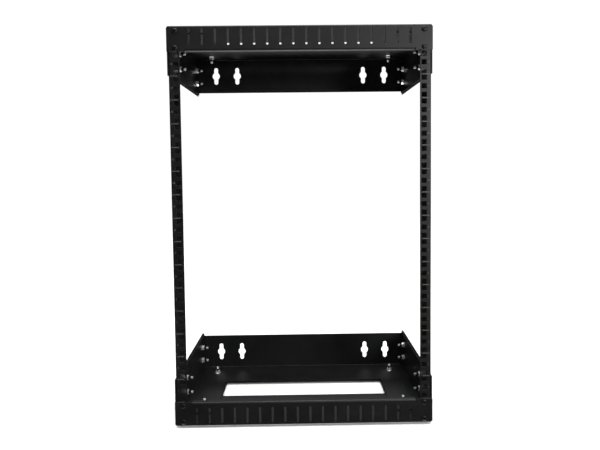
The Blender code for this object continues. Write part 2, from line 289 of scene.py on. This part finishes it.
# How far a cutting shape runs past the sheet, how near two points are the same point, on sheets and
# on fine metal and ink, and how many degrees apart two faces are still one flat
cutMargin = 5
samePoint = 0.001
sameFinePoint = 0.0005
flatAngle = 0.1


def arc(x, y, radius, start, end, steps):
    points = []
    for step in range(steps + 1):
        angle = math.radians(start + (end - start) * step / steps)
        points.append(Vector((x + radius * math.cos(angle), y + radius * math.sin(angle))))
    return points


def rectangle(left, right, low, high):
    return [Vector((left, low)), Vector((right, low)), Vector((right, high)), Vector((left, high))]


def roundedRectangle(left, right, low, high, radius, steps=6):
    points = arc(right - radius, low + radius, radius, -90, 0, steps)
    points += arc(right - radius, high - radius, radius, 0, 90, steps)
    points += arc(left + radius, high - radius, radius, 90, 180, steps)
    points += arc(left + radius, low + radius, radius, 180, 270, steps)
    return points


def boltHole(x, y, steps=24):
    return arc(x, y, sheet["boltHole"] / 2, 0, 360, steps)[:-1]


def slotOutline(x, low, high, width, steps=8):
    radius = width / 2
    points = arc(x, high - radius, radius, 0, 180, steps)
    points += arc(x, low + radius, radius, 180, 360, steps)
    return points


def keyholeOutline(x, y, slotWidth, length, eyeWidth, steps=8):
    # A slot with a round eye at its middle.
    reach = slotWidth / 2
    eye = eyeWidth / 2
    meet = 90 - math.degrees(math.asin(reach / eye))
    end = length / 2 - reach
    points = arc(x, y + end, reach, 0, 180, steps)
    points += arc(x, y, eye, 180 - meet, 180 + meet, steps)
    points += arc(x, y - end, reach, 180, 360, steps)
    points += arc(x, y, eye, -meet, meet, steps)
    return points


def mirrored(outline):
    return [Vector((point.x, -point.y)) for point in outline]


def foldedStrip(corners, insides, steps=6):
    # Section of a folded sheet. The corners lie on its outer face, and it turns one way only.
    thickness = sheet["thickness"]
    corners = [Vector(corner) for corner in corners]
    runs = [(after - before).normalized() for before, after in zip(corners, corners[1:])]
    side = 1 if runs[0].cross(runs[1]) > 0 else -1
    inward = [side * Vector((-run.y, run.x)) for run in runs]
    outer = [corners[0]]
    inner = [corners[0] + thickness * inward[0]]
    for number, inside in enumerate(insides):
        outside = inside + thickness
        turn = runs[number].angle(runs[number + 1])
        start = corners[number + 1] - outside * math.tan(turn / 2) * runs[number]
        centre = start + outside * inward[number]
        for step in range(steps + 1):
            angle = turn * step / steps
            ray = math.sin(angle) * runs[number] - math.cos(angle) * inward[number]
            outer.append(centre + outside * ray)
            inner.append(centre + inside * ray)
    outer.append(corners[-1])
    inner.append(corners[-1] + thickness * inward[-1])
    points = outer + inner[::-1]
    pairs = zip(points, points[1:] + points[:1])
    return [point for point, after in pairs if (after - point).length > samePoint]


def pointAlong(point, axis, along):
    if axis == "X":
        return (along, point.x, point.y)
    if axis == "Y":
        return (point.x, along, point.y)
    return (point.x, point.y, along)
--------
* **REQUIRED WORK**
Write down every line of the data exactly as it appears above.

* **RESULT FOR THIS TASK**
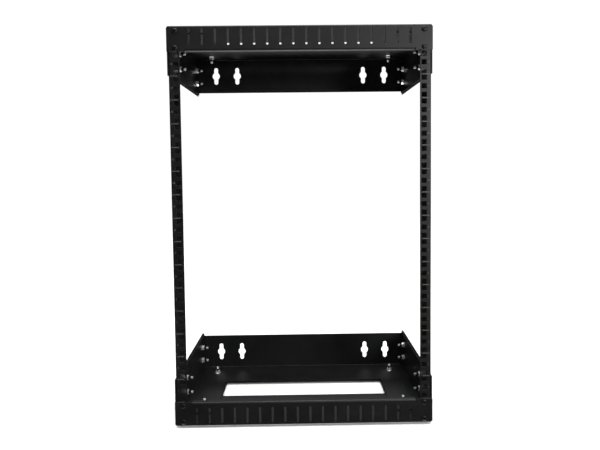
The Blender code for this object continues. Write part 2, from line 289 of scene.py on. This part finishes it.
# How far a cutting shape runs past the sheet, how near two points are the same point, on sheets and
# on fine metal and ink, and how many degrees apart two faces are still one flat
cutMargin = 5
samePoint = 0.001
sameFinePoint = 0.0005
flatAngle = 0.1


def arc(x, y, radius, start, end, steps):
    points = []
    for step in range(steps + 1):
        angle = math.radians(start + (end - start) * step / steps)
        points.append(Vector((x + radius * math.cos(angle), y + radius * math.sin(angle))))
    return points


def rectangle(left, right, low, high):
    return [Vector((left, low)), Vector((right, low)), Vector((right, high)), Vector((left, high))]


def roundedRectangle(left, right, low, high, radius, steps=6):
    points = arc(right - radius, low + radius, radius, -90, 0, steps)
    points += arc(right - radius, high - radius, radius, 0, 90, steps)
    points += arc(left + radius, high - radius, radius, 90, 180, steps)
    points += arc(left + radius, low + radius, radius, 180, 270, steps)
    return points


def boltHole(x, y, steps=24):
    return arc(x, y, sheet["boltHole"] / 2, 0, 360, steps)[:-1]


def slotOutline(x, low, high, width, steps=8):
    radius = width / 2
    points = arc(x, high - radius, radius, 0, 180, steps)
    points += arc(x, low + radius, radius, 180, 360, steps)
    return points


def keyholeOutline(x, y, slotWidth, length, eyeWidth, steps=8):
    # A slot with a round eye at its middle.
    reach = slotWidth / 2
    eye = eyeWidth / 2
    meet = 90 - math.degrees(math.asin(reach / eye))
    end = length / 2 - reach
    points = arc(x, y + end, reach, 0, 180, steps)
    points += arc(x, y, eye, 180 - meet, 180 + meet, steps)
    points += arc(x, y - end, reach, 180, 360, steps)
    points += arc(x, y, eye, -meet, meet, steps)
    return points


def mirrored(outline):
    return [Vector((point.x, -point.y)) for point in outline]


def foldedStrip(corners, insides, steps=6):
    # Section of a folded sheet. The corners lie on its outer face, and it turns one way only.
    thickness = sheet["thickness"]
    corners = [Vector(corner) for corner in corners]
    runs = [(after - before).normalized() for before, after in zip(corners, corners[1:])]
    side = 1 if runs[0].cross(runs[1]) > 0 else -1
    inward = [side * Vector((-run.y, run.x)) for run in runs]
    outer = [corners[0]]
    inner = [corners[0] + thickness * inward[0]]
    for number, inside in enumerate(insides):
        outside = inside + thickness
        turn = runs[number].angle(runs[number + 1])
        start = corners[number + 1] - outside * math.tan(turn / 2) * runs[number]
        centre = start + outside * inward[number]
        for step in range(steps + 1):
            angle = turn * step / steps
            ray = math.sin(angle) * runs[number] - math.cos(angle) * inward[number]
            outer.append(centre + outside * ray)
            inner.append(centre + inside * ray)
    outer.append(corners[-1])
    inner.append(corners[-1] + thickness * inward[-1])
    points = outer + inner[::-1]
    pairs = zip(points, points[1:] + points[:1])
    return [point for point, after in pairs if (after - point).length > samePoint]


def pointAlong(point, axis, along):
    if axis == "X":
        return (along, point.x, point.y)
    if axis == "Y":
        return (point.x, along, point.y)
    return (point.x, point.y, along)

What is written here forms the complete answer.